Maria Elena: A friend of Reine who Norm had shown some interest in while unaware that she was already engaged. A recurring theme throughout the strip's later runs shows Maria attempting to move on from her fiancé leaving her, which invariably ends in her suffering an emotional breakdown.

The Neighbors: Also referred to as "The Married Friends", are a young married couple with a baby who lives next door to Norm, usually appearing as a counterpoint to Norm's bachelor lifestyle. Their names are not mentioned. They also have a Sheltie named Chuck that Norm occasionally takes for walks.

Chuck: The Shetland Sheepdog owned by Norm's neighbors. Norm likes to take Chuck for walks in the park as (according to his theory) it is a good way to meet single women.

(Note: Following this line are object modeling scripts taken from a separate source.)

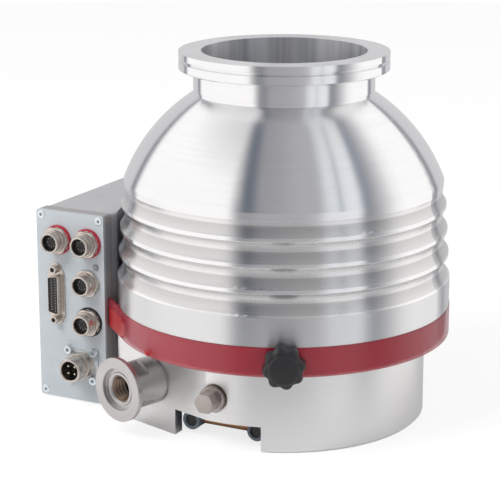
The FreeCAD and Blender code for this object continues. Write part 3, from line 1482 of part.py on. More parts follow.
def make_power_socket():
    spot = (box_side(s.power_left), -s.panel_front, s.power_height)
    body = new_body("power_socket")
    half = s.power_plate / 2
    plate = rounded(-half, -half, half, half, s.panel_corner)
    pad(body, sketch(body, "XY_Plane", [plate]), s.power_plate_thickness)
    pad(body, circle_sketch(body, "XY_Plane", 0, 0, s.power_radius, offset=-s.power_tail),
        s.power_tail + s.power_reach)
    mouth = circle_sketch(body, "XY_Plane", 0, 0, s.power_bore, offset=s.power_floor)
    pocket(body, mouth, s.power_reach - s.power_floor, reverse=True)
    for x in (-1, 1):
        for z in (-1, 1):
            hole = circle_sketch(body, "XY_Plane", s.power_screw_pitch / 2 * x, s.power_screw_pitch / 2 * z,
                                 s.power_screw_radius + s.running_clearance)
            pocket(body, hole, s.power_plate_thickness + s.tool_margin, reverse=True)
    node("power_socket", place(body, spot, FRONT))
    pin = rod("power_pin", s.power_pin_radius, s.power_pin_length, (s.power_pin_circle, 0, s.power_floor))
    step = 360 / s.power_pin_count.number
    turns = [Placement(Vector(), Rotation(UP, step * (k + 0.5)))
             for k in range(int(s.power_pin_count.number))]
    node("power_pins", group("power_pins", pin, [
        at(*spot, FRONT).multiply(turn) for turn in turns]))
    seat = s.power_plate_thickness
    screw = turned("power_screw", [
        (0, seat - s.power_screw_length), (s.power_screw_radius, seat - s.power_screw_length),
        (s.power_screw_radius, seat),
        (s.power_screw_head, seat), (s.power_screw_head, seat + s.power_screw_head_height),
        (0, seat + s.power_screw_head_height)])
    node("power_screws", group("power_screws", screw, [
        at(x, -s.panel_front, z, FRONT) for x, z in power_screw_spots()]))


make_housing()
make_base()
make_joint()
make_band()
make_rotor_discs()
make_stator_discs()
make_spacers()
make_star(make_shaft())
make_drag_stage()
make_motor()
make_bearing()
make_bottom_cover()
make_port()
make_plug()
make_cooling()
make_vent()
make_panel()
make_frame_and_case()
make_board()
make_round_sockets()
make_service_socket()
make_status_lens()
make_power_socket()
doc.recompute()

faults = [item.Name for item in doc.Objects if "Invalid" in item.State or "Error" in item.State]
faults += [name for name, item in nodes.items() if item.Shape.isNull() or not item.Shape.isValid()]
if faults:
    raise SystemExit("failed: " + ", ".join(faults))
os.makedirs("parts", exist_ok=True)
for name, item in nodes.items():
    item.Shape.exportStep("parts/%s.step" % name)
print(len(nodes), "nodes")
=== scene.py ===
"""Looks of the turbomolecular pump: finishes, fine details, studio light and camera."""
import json
import math

import bmesh
import bpy
from mathutils import Matrix, Vector


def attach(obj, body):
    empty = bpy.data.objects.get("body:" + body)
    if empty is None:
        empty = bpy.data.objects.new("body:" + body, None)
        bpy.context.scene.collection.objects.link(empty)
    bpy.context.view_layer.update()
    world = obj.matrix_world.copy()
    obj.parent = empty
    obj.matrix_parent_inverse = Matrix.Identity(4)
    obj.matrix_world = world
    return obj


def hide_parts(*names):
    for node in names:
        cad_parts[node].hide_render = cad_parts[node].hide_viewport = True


MM = 0.001
UP = Vector((0, 0, 1))

# Camera: a long lens that looks down on the pump from its front right
CAMERA_AZIMUTH = 297.473
CAMERA_ELEVATION = 15.024
CAMERA_DISTANCE = 1176.5 * MM
CAMERA_TARGET = Vector((-18.68, -9.71, 102.18)) * MM
CAMERA_LENS = 134.345
SENSOR_WIDTH = 36.0

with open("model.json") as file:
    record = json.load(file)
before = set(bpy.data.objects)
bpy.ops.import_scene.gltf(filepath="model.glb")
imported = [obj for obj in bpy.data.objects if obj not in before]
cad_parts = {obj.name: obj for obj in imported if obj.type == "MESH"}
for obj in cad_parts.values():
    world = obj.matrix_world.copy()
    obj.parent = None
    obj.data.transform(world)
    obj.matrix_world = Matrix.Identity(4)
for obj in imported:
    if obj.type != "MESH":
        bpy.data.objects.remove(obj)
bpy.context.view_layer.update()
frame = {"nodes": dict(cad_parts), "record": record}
nodes = frame["nodes"]


def compass(azimuth):
    """Unit vector in plan, with azimuth in degrees from +X."""
    return Vector((math.cos(math.radians(azimuth)), math.sin(math.radians(azimuth)), 0))


# The middle part of a noise, which spread stretches
NOISE_LOW = 0.3
NOISE_HIGH = 0.7


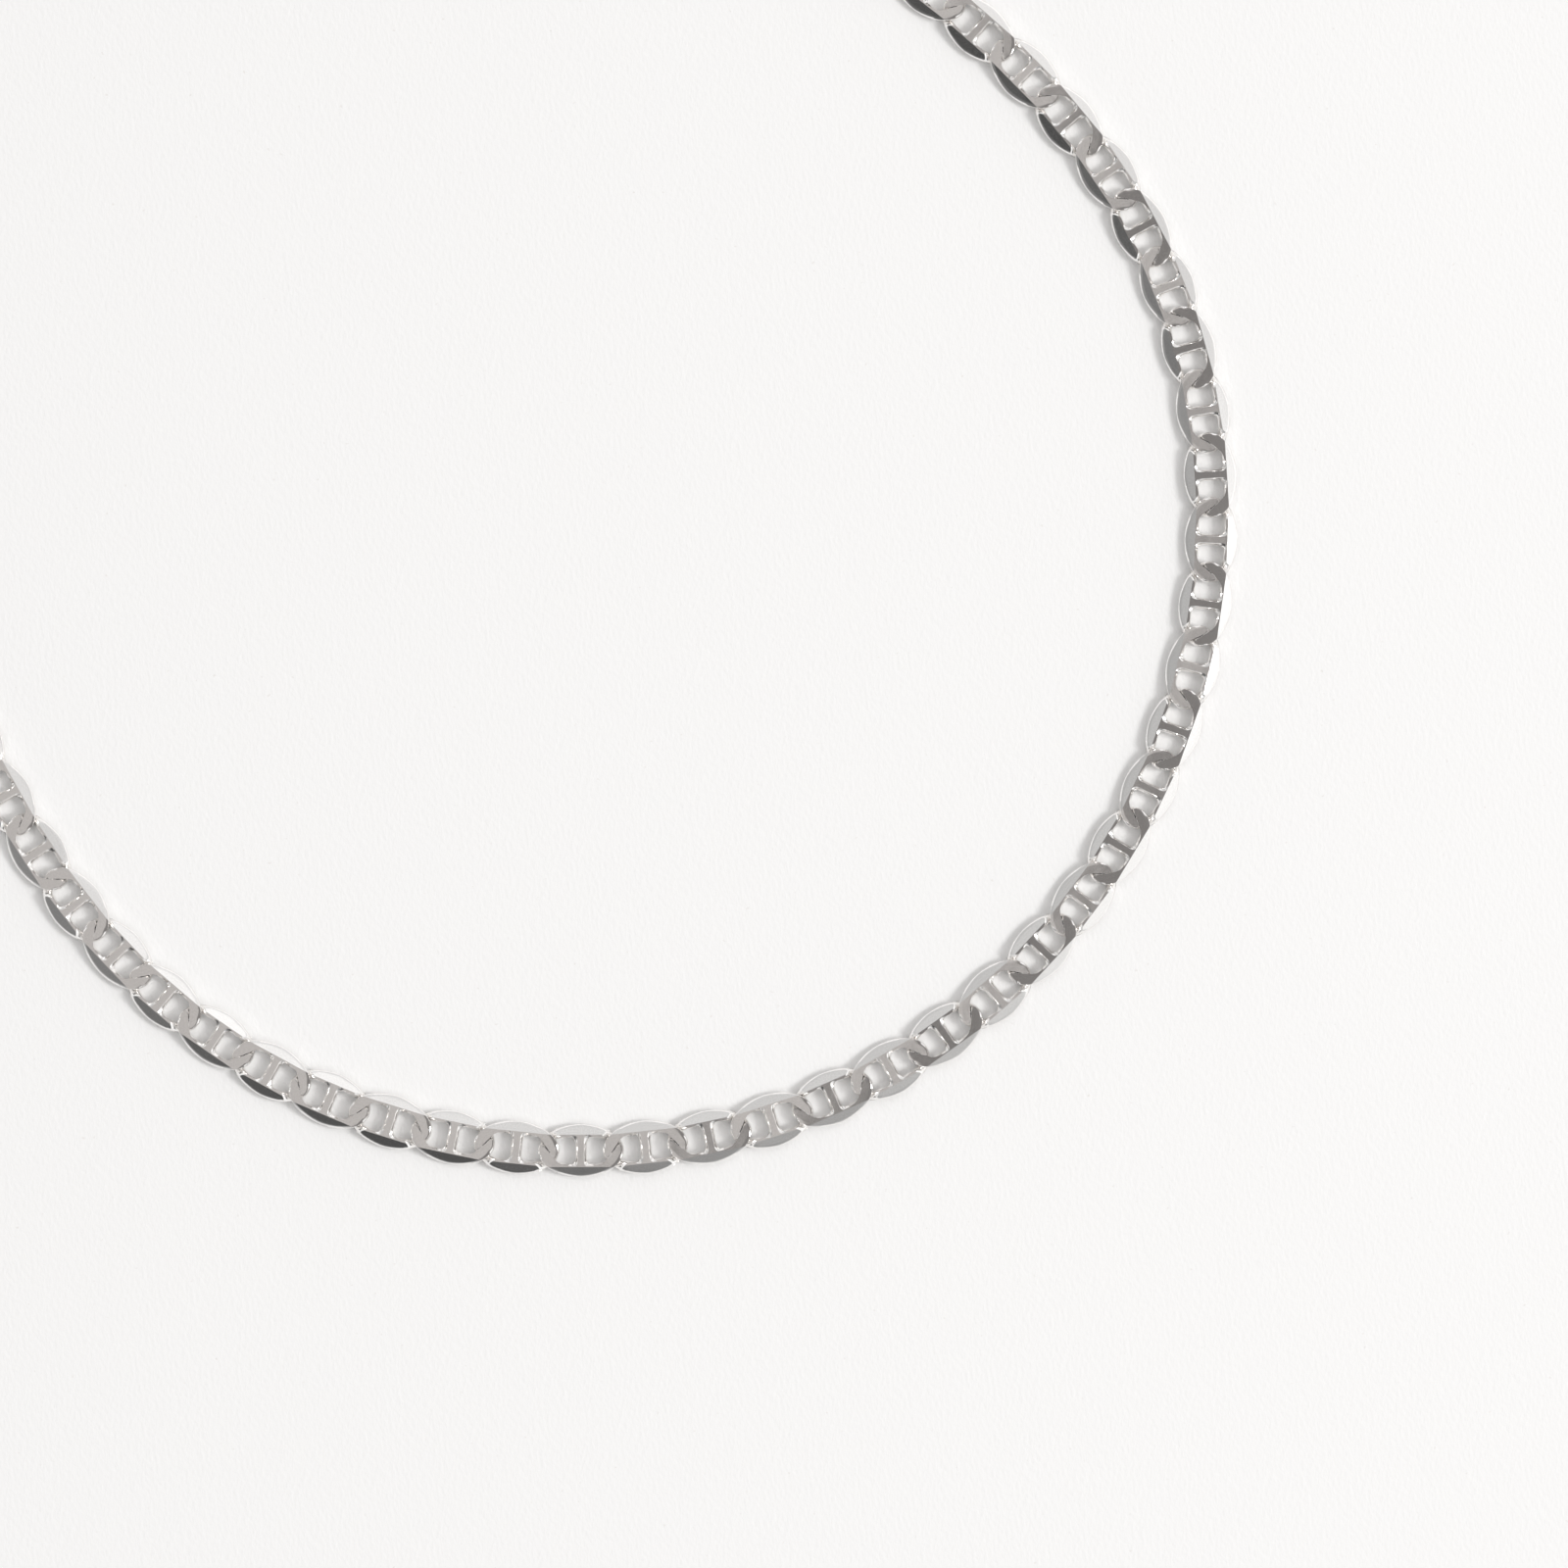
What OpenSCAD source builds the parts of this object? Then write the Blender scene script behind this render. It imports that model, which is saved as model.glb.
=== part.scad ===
// Mariner link chain necklace, lying flat as a closed loop.
// A link is an oval of wire with a bar across its middle, planed flat above and below and
// bevelled along its sides. One side of a link stays high at its ends and the other dips under
// its neighbours, and the next link does the opposite, so that the links lie level.
// Origin: the middle of the loop, on the surface that it lies on. +Z is up.

/* [Necklace] */
// Number of links in the chain
link_count = 68; // [60:2:78]
// Height of the chain between its two flat faces
chain_t = 1.4; // [1.2:0.1:2]

/* [Link] */
// Length of a link over its ends
link_l = 9.6; // [8.8:0.1:11]
// Width of a link over its bevelled sides
link_w = 5.9; // [5.4:0.1:7]
// Width of the wire round a link's ends
end_wire_w = 1.1; // [0.9:0.05:1.3]
// Width of the wire along a link's sides
side_wire_w = 1.5; // [1.3:0.05:1.6]
// Width of the flat band between the two bevels
flat_w = 3.5; // [3.2:0.05:3.9]
// Width of the bar across a link
bar_w = 0.65; // [0.4:0.05:1.2]
// Play lengthwise between two links that hold each other
link_gap = 0.2; // [0.15:0.05:0.4]
// Play between two wires where one lies over the other
cross_gap = 0.16; // [0.12:0.02:0.3]

/* [Clasp] */
// Length of the clasp between the two joints that it closes
clasp_l = 10.6; // [9:0.2:20]
// Space between the clasp's case and the end of the link beside it
case_gap = 0.4; // [0.2:0.05:1]
// Width of the clasp's case
case_w = 6.2; // [5:0.1:8]
// Height of the clasp's case
case_t = 2.4; // [1.8:0.1:4]
// Radius of the case's upright corners
case_r = 1.8; // [0.8:0.1:2.4]
// Chamfer along the case's upper and lower edges
case_chamfer = 0.4; // [0.1:0.05:0.7]

/* [Hidden] */

// The loop's route seen from above, clockwise from beside the clasp: the corners that a smooth
// closed curve is drawn to. They give its form, and the links and the clasp give its length.
ROUTE = [[-72.5, 65], [-52, 81], [-22, 82], [11, 71], [42.5, 52.5], [67.5, 30], [79, 1.5],
         [77.5, -29.5], [63, -57.5], [38.5, -76.5], [8, -83.5], [-22, -77], [-47, -59.5],
         [-63.5, -30], [-75.5, 4], [-80, 37.5]];
// Steps along the curve from one corner to the next
ROUTE_STEPS = 24;
// Where the clasp's middle lies, in mm along the route
CLASP_AT = 21.0;

// Stations round a quarter of a link, from its end to its side: where they stand on the opening's
// oval and on the outer oval, in degrees, and how far the wire's lower face is lifted there on
// the high side, from 0 on the level side to 1 where it passes over the next link
INNER_ANGLE = 0;
OUTER_ANGLE = 1;
LIFT = 2;
LINK_STATIONS = [[8, 8, 0.5], [30, 20, 1], [52, 44, 1], [63, 59, 0]];
// How square the opening of a link is: 2 is an ellipse
OPENING_POWER = 2.6;
// How far the wire's edges are rounded off at a link's ends, as a share of its width
END_ROUND = 0.35;
// Points round the wire at each station
WIRE_POINTS = 5;
SILVER = "#c9c7c6";

half_t = chain_t / 2;
opening_l = link_l - 2 * end_wire_w;
opening_w = link_w - 2 * side_wire_w;
link_pitch = opening_l - link_gap;
loop_l = link_count * link_pitch + clasp_l;
case_l = clasp_l - link_gap - 2 * (end_wire_w + case_gap);

// A point on an oval of half length a and half width b
function oval_point(angle, a, b, power) =
    [a * pow(cos(angle), 2 / power), b * pow(sin(angle), 2 / power)];

// Half width of an oval at the distance u from its middle
function oval_side(u, a, b, power) = b * pow(1 - pow(u / a, power), 1 / power);

// One quarter of a link from its end to its bar: [inner point, outer point, lift]
quarter = concat(
    [for (s = LINK_STATIONS)
        [oval_point(s[INNER_ANGLE], opening_l / 2, opening_w / 2, OPENING_POWER),
         oval_point(s[OUTER_ANGLE], link_l / 2, link_w / 2, 2),
         s[LIFT]]],
    [[[bar_w / 2, oval_side(bar_w / 2, opening_l / 2, opening_w / 2, OPENING_POWER)],
      [bar_w / 2, oval_side(bar_w / 2, link_l / 2, link_w / 2, 2)],
      0]]);
quarter_n = len(quarter);
ring_n = 4 * quarter_n;

// All round the link: the second and fourth quarters run back from the bar to an end
function flipped(s, fu, fv) = [[fu * s[0].x, fv * s[0].y], [fu * s[1].x, fv * s[1].y], s[2]];
ring = [for (q = [0:3], k = [0:quarter_n - 1])
    flipped(quarter[q % 2 == 0 ? k : quarter_n - 1 - k], q == 0 || q == 3 ? 1 : -1, q < 2 ? 1 : -1)];

// The five points round the wire at a station: two on the upper face, the outer edge and two on
// the lower face. The wire is high on the link's +v side and low on its -v side, and where it
// is lifted, its inner wall slants to clear the wire that it crosses.
function wire_section(s) =
    let (high = s[0].y > 0,
         lifted = s[2] * (half_t + cross_gap / 2) - half_t,
         top = high ? half_t : -lifted,
         bottom = high ? lifted : -half_t,
         slant = s[2] > 0 ? END_ROUND : 0,
         v_in = abs(s[0].y),
         v_out = abs(s[1].y),
         flat_end = v_out > flat_w / 2 ? (flat_w / 2 - v_in) / (v_out - v_in) : 1 - END_ROUND)
    [for (p = [[high ? 0 : slant, top], [flat_end, top], [1, (top + bottom) / 2],
               [flat_end, bottom], [high ? slant : 0, bottom]])
        let (plan = s[0] + (s[1] - s[0]) * p[0]) [plan.x, plan.y, p[1]]];
link_points = [for (s = ring, p = wire_section(s)) p];

// The faces of a link, in triangles. The bar takes the place of the inner wall between the two
// stations beside it, on both sides of the link.
UPPER = 0;
LOWER = WIRE_POINTS - 1;
function wire_index(station, point) = (station % ring_n) * WIRE_POINTS + point % WIRE_POINTS;
function quad(q) = [[q[0], q[1], q[2]], [q[0], q[2], q[3]]];
bar_a = quarter_n - 1;
bar_b = quarter_n;
bar_c = 3 * quarter_n - 1;
bar_d = 3 * quarter_n;
wire_faces = [for (i = [0:ring_n - 1], j = [0:WIRE_POINTS - 1])
    if (j != LOWER || (i != bar_a && i != bar_c))
        for (f = quad([wire_index(i, j), wire_index(i + 1, j),
                       wire_index(i + 1, j + 1), wire_index(i, j + 1)])) f];
bar_faces = [for (q = [[[bar_a, UPPER], [bar_d, UPPER], [bar_c, UPPER], [bar_b, UPPER]],
                       [[bar_a, LOWER], [bar_b, LOWER], [bar_c, LOWER], [bar_d, LOWER]],
                       [[bar_d, UPPER], [bar_a, UPPER], [bar_a, LOWER], [bar_d, LOWER]],
                       [[bar_b, UPPER], [bar_c, UPPER], [bar_c, LOWER], [bar_b, LOWER]]])
    for (f = quad([for (corner = q) wire_index(corner[0], corner[1])])) f];
link_faces = concat(wire_faces, bar_faces);

// The route as a smooth closed curve, scaled to the loop's length and centred on the origin
function route_corner(i) = ROUTE[(i + len(ROUTE)) % len(ROUTE)];
function route_curve(i, t) =
    (route_corner(i - 1) * pow(1 - t, 3)
     + route_corner(i) * (3 * pow(t, 3) - 6 * pow(t, 2) + 4)
     + route_corner(i + 1) * (-3 * pow(t, 3) + 3 * pow(t, 2) + 3 * t + 1)
     + route_corner(i + 2) * pow(t, 3)) / 6;
route_n = len(ROUTE) * ROUTE_STEPS;
route_raw = [for (k = [0:route_n])
    route_curve(floor(k / ROUTE_STEPS) % len(ROUTE), (k % ROUTE_STEPS) / ROUTE_STEPS)];
route_run = [for (k = 0, run = 0; k <= route_n;
    run = run + (k < route_n ? norm(route_raw[k + 1] - route_raw[k]) : 0), k = k + 1) run];
route_fit = loop_l / route_run[route_n];
route_x = [for (p = route_raw) p.x];
route_y = [for (p = route_raw) p.y];
route_mid = [max(route_x) + min(route_x), max(route_y) + min(route_y)] / 2;
x_along = [for (k = [0:route_n]) [route_run[k], route_raw[k].x - route_mid.x] * route_fit];
y_along = [for (k = [0:route_n]) [route_run[k], route_raw[k].y - route_mid.y] * route_fit];
function wrapped(run) = run - loop_l * floor(run / loop_l);
function route_at(run) = [lookup(wrapped(run), x_along), lookup(wrapped(run), y_along)];

// Joint k is where link k begins, counted clockwise from the clasp
function joint(k) = route_at(CLASP_AT * route_fit + clasp_l / 2 + k * link_pitch);

// Points moved so that their middle lies at a place on the surface, turned to a heading
function placed(points, place, heading) =
    [for (p = points) [place.x + p.x * cos(heading) - p.y * sin(heading),
                       place.y + p.x * sin(heading) + p.y * cos(heading),
                       half_t + p.z]];
function heading_of(a, b) = atan2(b.y - a.y, b.x - a.x);

// Every second link has its high side to the right
function link_at(k) =
    placed(link_points, (joint(k) + joint(k + 1)) / 2,
           heading_of(joint(k), joint(k + 1)) + (k % 2 == 0 ? 180 : 0));

// A run of links, each a closed shell of its own
module links(first, last) {
    shells = [for (k = [first:last]) link_at(k)];
    polyhedron(
        points = [for (s = shells, p = s) p],
        faces = [for (k = [0:len(shells) - 1], f = link_faces) f + len(link_points) * k * [1, 1, 1]]);
}

module chain_right() {
    color(SILVER) links(0, link_count / 2 - 1);
}

module chain_left() {
    color(SILVER) links(link_count / 2, link_count - 1);
}

// A loop formed as a link's end. It runs back into the case as far as the clasp's middle.
module clasp_loop() {
    intersection() {
        polyhedron(points = placed(link_points, [(clasp_l - link_pitch) / 2, 0], 0), faces = link_faces);
        translate([0, -link_w, -chain_t]) cube([clasp_l + link_l, 2 * link_w, 3 * chain_t]);
    }
}

module case_post(r, z, h) {
    for (x = [-1, 1], y = [-1, 1])
        translate([x * (case_l / 2 - case_r), y * (case_w / 2 - case_r), z]) cylinder(h = h, r = r, $fn = 32);
}

// The clasp is one plain piece: a closed case with a loop at each end
module clasp() {
    a = joint(link_count);
    b = joint(0);
    color(SILVER)
    translate([(a.x + b.x) / 2, (a.y + b.y) / 2, 0])
    rotate(heading_of(a, b))
    union() {
        hull() {
            case_post(case_r - case_chamfer, 0, case_t);
            case_post(case_r, case_chamfer, case_t - 2 * case_chamfer);
        }
        clasp_loop();
        rotate(180) clasp_loop();
    }
}

chain_right();
chain_left();
clasp();
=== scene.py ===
# Looks of a flat mariner link chain necklace, lying as a closed loop on pale paper.
# Everything is in metres in the necklace's own frame; a link's own shape is drawn in millimetres.
import math
import random

import bmesh
import bpy
from mathutils import Matrix, Vector


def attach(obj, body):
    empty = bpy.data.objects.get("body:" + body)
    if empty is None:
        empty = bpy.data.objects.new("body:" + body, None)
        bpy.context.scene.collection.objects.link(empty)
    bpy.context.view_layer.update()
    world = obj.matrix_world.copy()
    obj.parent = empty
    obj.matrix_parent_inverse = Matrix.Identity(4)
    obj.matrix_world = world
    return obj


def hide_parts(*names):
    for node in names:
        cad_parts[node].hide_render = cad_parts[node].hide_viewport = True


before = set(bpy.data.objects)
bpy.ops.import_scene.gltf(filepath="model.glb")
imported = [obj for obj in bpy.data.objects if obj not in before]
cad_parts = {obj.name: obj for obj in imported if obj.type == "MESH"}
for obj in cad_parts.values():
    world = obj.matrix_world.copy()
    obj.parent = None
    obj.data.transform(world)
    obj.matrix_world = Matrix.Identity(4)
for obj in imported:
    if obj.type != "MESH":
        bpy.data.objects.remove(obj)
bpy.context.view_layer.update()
mm = 0.001
random.seed(7)

# The route
necklace = {
    "linkCount": 68,
    "thickness": 1.4,     # between the two planed faces
    "pitch": 7.2,         # from joint to joint
    "claspLength": 10.6,  # between the two joints that the clasp closes
    "claspAt": 21.0,      # middle of the clasp, along the route's own curve
    "roll": -1.0,         # degrees that a link leans to its high side, and how much that varies
    "rollSpread": 0.3,
    "pitchSpread": 0.15,  # degrees that a link may lean lengthwise
}
routeCorners = [(-72.5, 65), (-52, 81), (-22, 82), (11, 71), (42.5, 52.5), (67.5, 30), (79, 1.5),
                (77.5, -29.5), (63, -57.5), (38.5, -76.5), (8, -83.5), (-22, -77), (-47, -59.5),
                (-63.5, -30), (-75.5, 4), (-80, 37.5)]
stepsPerCorner = 24
halfT = necklace["thickness"] / 2


def routeCurve(i, t):
    # a smooth closed curve drawn to the corners, on the stretch between corner i and the next
    weights = ((1 - t) ** 3, 3 * t ** 3 - 6 * t ** 2 + 4, -3 * t ** 3 + 3 * t ** 2 + 3 * t + 1, t ** 3)
    point = Vector((0, 0))
    for k, w in enumerate(weights):
        point += Vector(routeCorners[(i - 1 + k) % len(routeCorners)]) * w / 6
    return point


def measureRoute():
    total = len(routeCorners) * stepsPerCorner
    points = [routeCurve(k // stepsPerCorner % len(routeCorners), k % stepsPerCorner / stepsPerCorner)
              for k in range(total + 1)]
    runs = [0.0]
    for a, b in zip(points, points[1:]):
        runs.append(runs[-1] + (b - a).length)
    fit = (necklace["linkCount"] * necklace["pitch"] + necklace["claspLength"]) / runs[-1]
    middle = Vector(((max(p.x for p in points) + min(p.x for p in points)) / 2,
                     (max(p.y for p in points) + min(p.y for p in points)) / 2))
    return [(p - middle) * fit for p in points], [r * fit for r in runs], fit


routePoints, routeRuns, routeFit = measureRoute()


def routeAt(run):
    run %= routeRuns[-1]
    k = next(i for i in range(1, len(routeRuns)) if routeRuns[i] >= run)
    t = (run - routeRuns[k - 1]) / (routeRuns[k] - routeRuns[k - 1])
    return routePoints[k - 1].lerp(routePoints[k], t)


def joint(k):
    # joint k is where link k begins, clockwise from the clasp
    return routeAt(necklace["claspAt"] * routeFit + necklace["claspLength"] / 2 + k * necklace["pitch"])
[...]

As a "Chick Magnet" Chuck is quite effective, but not always in a way that Norm appreciates.

Boomer: Norm's next door neighbor, and Wonk's twin brother. He is constantly borrowing things from Norm (usually without asking) and often appears in his yard in his bathrobe. Boomer is always outgoingly friendly but somewhat repulsive and Norm tries to avoid him whenever possible. Since Boomer moved into neighborhood the housing values have dropped considerably.

The XGF's: The Ex-Girlfriends, a collective term for all the women who Norm has dated in the past and broken up with. Usually the breakups are due to his own foibles. These ladies frequently come back to haunt him, sometimes even as a group. They include Marta, Greta, Rita (the "Über-ex-GF") and also Maria Elena who Norm never dated but was once interested in. Reine was also technically a member long before she and Norm began dating, since he had thought about it but never asked her since he did not want to lose her as a friend.

Bronte: A woman who saves Norm's life when he almost drowns on a hiking trip and later becomes his girlfriend. This relationship is complicated by the fact that they live in different states, and they can only spend limited amounts of time together. However, Norm actually sees this as an advantage. They break up while waiting in line at the theatre to see a Star Wars movie, when she confuses Star Wars with Star Trek.

Chris: Chris is a Star Wars fan who first met Norm in line to see a Star Wars movie, and eventually filled in Norm's best friend role after Ford's departure. Chris was wearing a Wookie costume at the time, and unfortunately for him, the zipper on the outfit got stuck, so he was trapped wearing it for a long time afterward. Norm got used to seeing his friend in the costume that he did not recognize Chris when he finally got out of it. Later, Chris became one of Norm's co-workers when he was hired as an accountant.